Nur kurz sorgte dieser Bescheid aus Minden für Erleichterung in Wehdem. Im Folgejahr schilderten die Landwirte erneut ihre missliche Lage. Zum einen hätten sie kaum zur Fütterung notwendiges Heu einfahren können, sodass sie dem Vieh Stroh zu fressen geben müssten. Dadurch mangele es den Bauern natürlich wiederum an Einstreu und infolgedessen an Mist – das Sammeln von Laub sahen die Wehdemer als rettenden Ausweg an. Nun hätte jedoch der Wind das Blattwerk davongetragen, und zwar ausgerechnet in die Schonungen, wo das Lesen des Laubes verboten war. Also schrieben die Wehdemer erneut den Kriegs- und Domänenräten. Die Mindener Beamten informierten den Oberforstmeister von Lettow, der Bericht erstatten sollte. Leider blieb von Lettow eine Antwort schuldig, sodass der Ausgang unbekannt bleibt.

Noch zu Beginn des 19. Jahrhunderts bestand der Zwiespalt zwischen dem Schutz des Waldes und der Gewinnung von Dungmaterial. Der mit der Privatisierung der sich im Gemeinbesitz befindlichen Marken beauftragte Kommissionsrat Carl Friedrich Schrader zeigte sich als entschiedener Gegner des Einsammelns der Blätter. „Ein wiederholtes Abräumen des Laubes“ mache „den Boden ganz unfähig […], gutes Holz zu produciren. Alle pracktische Forstmänner finden hierin die Ursache, daß in allen Ländern beynahe der größte Theil der Rothbüchenwälder in Nadelholzwälder oder in Birken etc. Wälder verwandelt werden mus, weil solche den Nahrungsstoff für Rothbüchen ganz versagen.“ Die Bauern hielten dagegen: Wenn ihnen die „Samlung des Streulaubs“ untersagt werde, würden ihre „Stetten gänzlich in Verfall“ geraten.
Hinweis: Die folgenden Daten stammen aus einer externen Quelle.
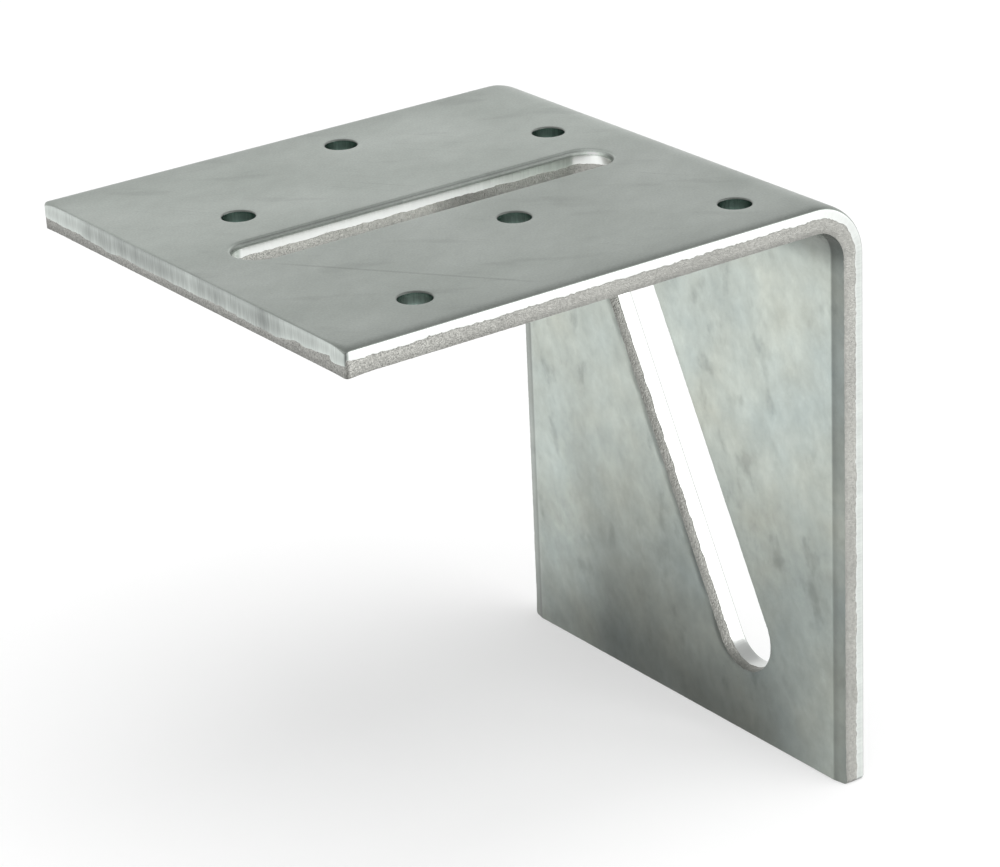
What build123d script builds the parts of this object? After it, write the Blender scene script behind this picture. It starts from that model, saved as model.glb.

Die geschilderten Kontroversen zeugen eindrücklich davon, wie die Menschen im 18. Jahrhundert ihre Umwelt wahrnahmen und wie sie mit ihr umgingen. Dabei lassen sich verschiedene Normvorstellungen erkennen, die in teils unauflösliche Konflikte zueinander traten. Das Auskommen der Bauern war ausgesprochen knapp. Sie hatten keinerlei Reserven und waren auf die zusätzliche Nutzung der natürlichen Ressourcen angewiesen. Hier hatten sie einzig ihre Bedarfe und nicht längerfristige Entwicklungen, etwa die Entstehung von Buchenwäldern, im Blick. Den Forstämtern ging es ebenso kaum um die Umwelt, sondern vor allem um die wirtschaftlichen Erträge, weil Buchenholz mehr einbrachte als Nadelholz oder Birken. Zudem sollten die Wälder jagdlich nutzbar sein. Es zeigt sich: Die Bestände der preußischen Kriegs- und Domänenkammer liefern wichtige Anhaltspunkte zur Erforschung der Umweltgeschichte in Westfalen.

Quelle: Landesarchiv Nordrhein-Westfalen, Abteilung Westfalen, D 607/Kriegs- und Domänenkammer Minden, Nr. 2989: Nachgesuchte Erlaubnis, das abgefallene Laub in den Gehölzen zur Düngung zu sammeln, 1739–1802.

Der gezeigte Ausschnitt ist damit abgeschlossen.